• _YOUR OBJECTIVE_
Stop after the line that contains "tree.links.new(source, target)"; until then, restate each line of the entries word for word from the very first.

:: EXCERPTED DATA

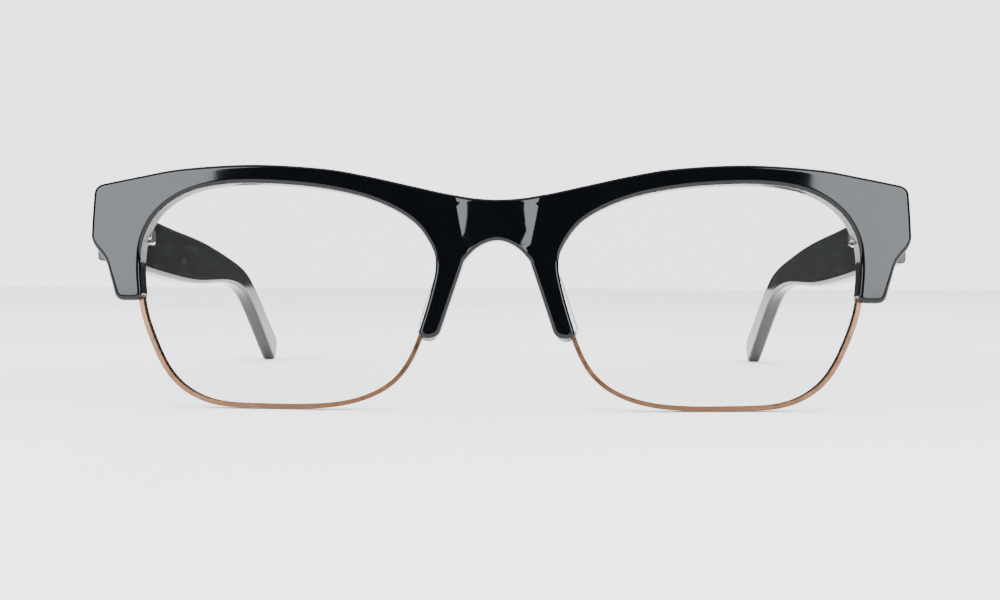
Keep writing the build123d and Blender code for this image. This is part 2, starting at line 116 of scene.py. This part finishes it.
# ---- Studio -------------------------------------------------------------------------------------
CAMERA_DISTANCE = 210.0
CAMERA_HEIGHT = 11.0
CAMERA_YAW = math.radians(1.5)
CAMERA_ROLL = math.radians(0.3)
CAMERA_LENS = 45.72
CAMERA_SHIFT = (0.0035, 0.045)
WORLD_WHITE = 3.0
MIRRORED_BACK = 0.14
MIRRORED_FRONT = 0.03
OVERHEAD_SPOT = (0, 0.15, 0.95)
OVERHEAD_SIZE = (1.4, 1.4)
OVERHEAD_RADIANCE = 1.0
SIDE_BOX_ANGLE = math.radians(41.0)
SIDE_BOX_DISTANCE = 0.9
SIDE_BOX_HEIGHT = 0.34
SIDE_BOX_AIM = (0, 0, 0.05)
SIDE_BOX_SIZE = (0.42, 0.54)
SIDE_BOX_RADIANCE = 12.5
SIDE_BOX_TINT = (0.93, 1.0, 1.03)


def place(x, y, z):
    """A point given in millimetres on the front, in metres in the row frame."""
    return PIVOT + FRONT_TURN @ ((Vector((x, y, z)) - PIVOT_ON_FRONT) * MM)


def joined(tree, source, target):
    tree.links.new(source, target)


def noise(tree, coordinates, size, detail=4.0):
    """Noise whose patches are about that many metres across."""
    node = tree.nodes.new("ShaderNodeTexNoise")
    node.inputs["Scale"].default_value = 1.0 / size
    node.inputs["Detail"].default_value = detail
    joined(tree, coordinates, node.inputs["Vector"])
    return node.outputs["Fac"]


def spread(tree, value, low, high):
    """A noise value stretched to run from low to high."""
    node = tree.nodes.new("ShaderNodeMapRange")
    node.inputs["From Min"].default_value = 0.3
    node.inputs["From Max"].default_value = 0.7
    node.inputs["To Min"].default_value = low
    node.inputs["To Max"].default_value = high
    joined(tree, value, node.inputs["Value"])
    return node.outputs["Result"]


def finish(name, color, roughness, patch, grain, bump, metallic=0.0, mottle=0.0, soft=0.0):
    """A surface with its own drift in gloss, a fine grain and, if asked, softened edges.

    roughness is (low, high), patch and grain are the sizes of the gloss patches and of the
    grain in metres, bump is the grain's strength and mottle how much the colour drifts.
    """
    material = bpy.data.materials.new(name)
    material.use_nodes = True
    tree = material.node_tree
    shader = tree.nodes["Principled BSDF"]
    shader.inputs["Metallic"].default_value = metallic
    spots = tree.nodes.new("ShaderNodeTexCoord").outputs["Object"]
    patches = noise(tree, spots, patch)
    joined(tree, spread(tree, patches, *roughness), shader.inputs["Roughness"])

    tint = tree.nodes.new("ShaderNodeValToRGB")
    tint.color_ramp.elements[0].color = (*[c * (1 - mottle) for c in color], 1)
    tint.color_ramp.elements[1].color = (*[min(1.0, c * (1 + mottle)) for c in color], 1)
    joined(tree, patches, tint.inputs["Fac"])
    joined(tree, tint.outputs["Color"], shader.inputs["Base Color"])

    relief = tree.nodes.new("ShaderNodeBump")
    relief.inputs["Strength"].default_value = bump
    relief.inputs["Distance"].default_value = 0.05 * MM
    joined(tree, noise(tree, spots, grain), relief.inputs["Height"])
    if soft:
        edge = tree.nodes.new("ShaderNodeBevel")
        edge.samples = 8
        edge.inputs["Radius"].default_value = soft
        joined(tree, edge.outputs["Normal"], relief.inputs["Normal"])
    joined(tree, relief.outputs["Normal"], shader.inputs["Normal"])
    return material


def socket(material, name, value):
    material.node_tree.nodes["Principled BSDF"].inputs[name].default_value = value


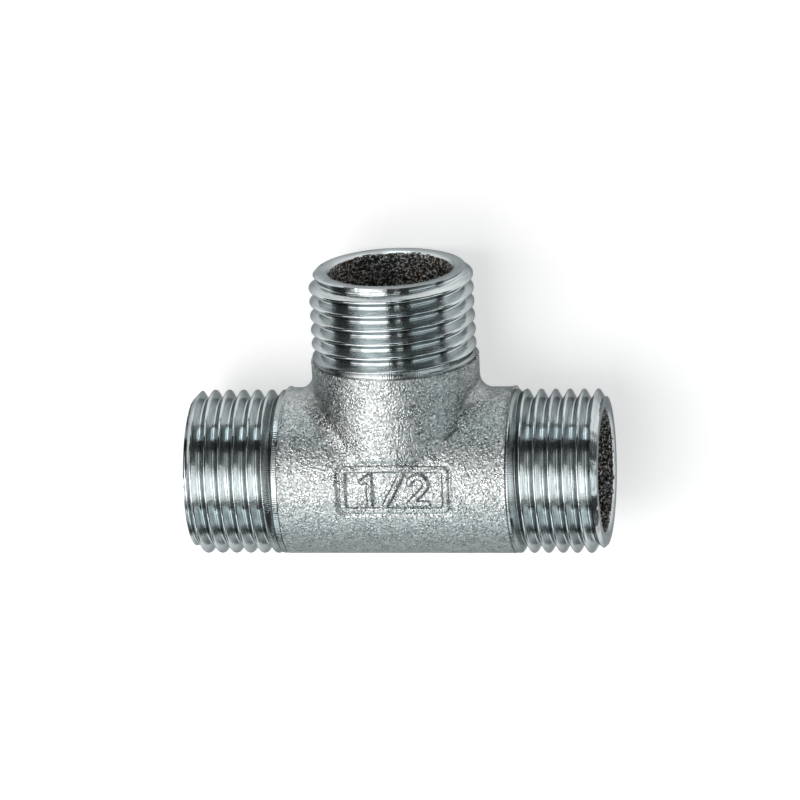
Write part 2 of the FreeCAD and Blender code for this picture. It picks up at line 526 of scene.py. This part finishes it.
def thread(lathe, low):
    """The threaded part: its rows follow the helix and are cut off square at both ends."""
    arm = lathe.arm
    turns_down = int((arm.root - arm.turned) / PITCH) + 2
    turns_up = int((arm.reach - arm.root) / PITCH) + 2
    starts = np.array([arm.root + PITCH * t + o for t in range(-turns_down, turns_up) for o in OFFSETS])
    sheared = starts[None, :] + PITCH * np.arange(AROUND)[:, None] / AROUND
    keep = (sheared > arm.turned + ROW_ABOVE_SHOULDER) & (sheared < arm.reach - ROW_BELOW_FACE)
    columns, rows = np.nonzero(keep)
    number = -np.ones(sheared.shape, int)
    number[columns, rows] = len(lathe.points) + np.arange(len(columns))
    on_thread = thread_points(arm, sheared[columns, rows], starts[rows] - arm.root, ANGLE[columns])
    lathe.points.extend(on_thread.tolist())
    high = lathe.ring(arm.reach, CREST - LEAD)
    for j in range(AROUND):
        n = (j + 1) % AROUND
        # past the last column a row goes on as the one a turn further out
        shift = len(OFFSETS) if n == 0 else 0
        here = {k: number[j, k] for k in np.nonzero(keep[j])[0]}
        there = {k - shift: number[n, k] for k in np.nonzero(keep[n])[0]}
        both = sorted(set(here) & set(there))
        first, last = both[0], both[-1]
        below_here, below_there = ([side[k] for k in sorted(side) if k < first] for side in (here, there))
        above_here, above_there = ([side[k] for k in sorted(side) if k > last] for side in (here, there))
        lathe.faces.append([low[j], low[n]] + below_there + [there[first], here[first]] + below_here[::-1])
        for k in range(first, last):
            lathe.faces.append([here[k], there[k], there[k + 1], here[k + 1]])
        lathe.faces.append([here[last], there[last]] + above_there + [high[n], high[j]] + above_here[::-1])
        lathe.index += [ON_TURNED] * (last - first + 2)
    return high


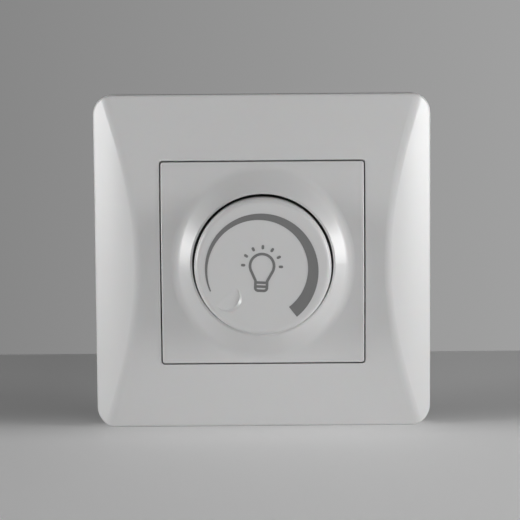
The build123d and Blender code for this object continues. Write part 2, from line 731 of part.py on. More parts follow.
def make_washers():
    """Toothed lock washer behind the bush nut and plain washer in the knob well."""
    with BuildPart() as lock_washer:
        with BuildSketch(wall.offset(SUPPORT_THICKNESS)):
            Circle(LOCK_WASHER_RADIUS)
            Circle(BUSH_RADIUS + WASHER_PLAY, mode=Mode.SUBTRACT)
            with PolarLocations(LOCK_WASHER_RADIUS, LOCK_WASHER_TEETH):
                Rectangle(LOCK_WASHER_GAP_DEPTH, LOCK_WASHER_GAP_WIDTH, mode=Mode.SUBTRACT)
        extrude(amount=LOCK_WASHER_THICKNESS)
    save(lock_washer, "bush_lock_washer")
    with BuildPart() as plain_washer:
        with BuildSketch(wall.offset(WELL_FLOOR_FRONT)):
            Circle(PLATE_WASHER_RADIUS)
            Circle(BUSH_RADIUS + WASHER_PLAY, mode=Mode.SUBTRACT)
        extrude(amount=PLATE_WASHER_THICKNESS)
    save(plain_washer, "centre_plate_washer")


def make_support_plate():
    """Steel plate that carries everything and screws to the wall box."""
    with BuildPart() as plate:
        with BuildSketch(wall):
            RectangleRounded(SUPPORT_SIDE, SUPPORT_SIDE, SUPPORT_CORNER)
            Circle(BUSH_RADIUS + SUPPORT_HOLE_PLAY, mode=Mode.SUBTRACT)
            with Locations((0, -BOX_SCREW_SPACING / 2), (0, BOX_SCREW_SPACING / 2)):
                SlotOverall(BOX_SLOT_LENGTH, BOX_SLOT_WIDTH, rotation=90, mode=Mode.SUBTRACT)
            with Locations((-CLAW_SCREW_X, 0), (CLAW_SCREW_X, 0)):
                Circle(CLAW_SCREW_RADIUS + RUNNING_CLEARANCE, mode=Mode.SUBTRACT)
            with GridLocations(BOSS_SPACING, BOSS_SPACING, 2, 2):
                Circle(HOUSING_SCREW_RADIUS, mode=Mode.SUBTRACT)
            with Locations((TRIAC_HOLE_X, TRIAC_Z)):
                Circle(TRIAC_SCREW_RADIUS, mode=Mode.SUBTRACT)
        extrude(amount=SUPPORT_THICKNESS)
        chamfer(plate.faces().sort_by(Axis.Y)[0].outer_wire().edges(), SUPPORT_CHAMFER)
        ear_z = EAR_INNER_Z + EAR_THICKNESS / 2
        for side in (-1, 1):
            for end in (-1, 1):
                with Locations((side * PIVOT_X, EAR_REACH / 2, end * ear_z)):
                    Box(EAR_WIDTH, EAR_REACH, EAR_THICKNESS)
                with Locations(Location((side * PIVOT_X, PIVOT_REAR, end * ear_z))):
                    Cylinder(PIVOT_PIN_RADIUS, EAR_THICKNESS, mode=Mode.SUBTRACT)
    save(plate, "support_plate")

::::

• _OUTPUT FOR THIS EXERCISE_
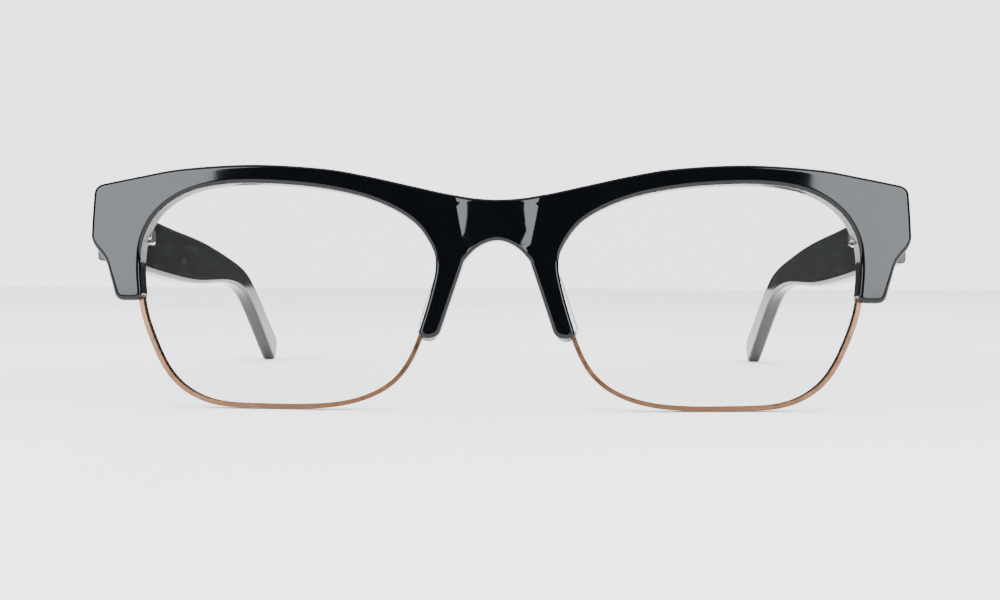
Keep writing the build123d and Blender code for this image. This is part 2, starting at line 116 of scene.py. This part finishes it.
# ---- Studio -------------------------------------------------------------------------------------
CAMERA_DISTANCE = 210.0
CAMERA_HEIGHT = 11.0
CAMERA_YAW = math.radians(1.5)
CAMERA_ROLL = math.radians(0.3)
CAMERA_LENS = 45.72
CAMERA_SHIFT = (0.0035, 0.045)
WORLD_WHITE = 3.0
MIRRORED_BACK = 0.14
MIRRORED_FRONT = 0.03
OVERHEAD_SPOT = (0, 0.15, 0.95)
OVERHEAD_SIZE = (1.4, 1.4)
OVERHEAD_RADIANCE = 1.0
SIDE_BOX_ANGLE = math.radians(41.0)
SIDE_BOX_DISTANCE = 0.9
SIDE_BOX_HEIGHT = 0.34
SIDE_BOX_AIM = (0, 0, 0.05)
SIDE_BOX_SIZE = (0.42, 0.54)
SIDE_BOX_RADIANCE = 12.5
SIDE_BOX_TINT = (0.93, 1.0, 1.03)


def place(x, y, z):
    """A point given in millimetres on the front, in metres in the row frame."""
    return PIVOT + FRONT_TURN @ ((Vector((x, y, z)) - PIVOT_ON_FRONT) * MM)


def joined(tree, source, target):
    tree.links.new(source, target)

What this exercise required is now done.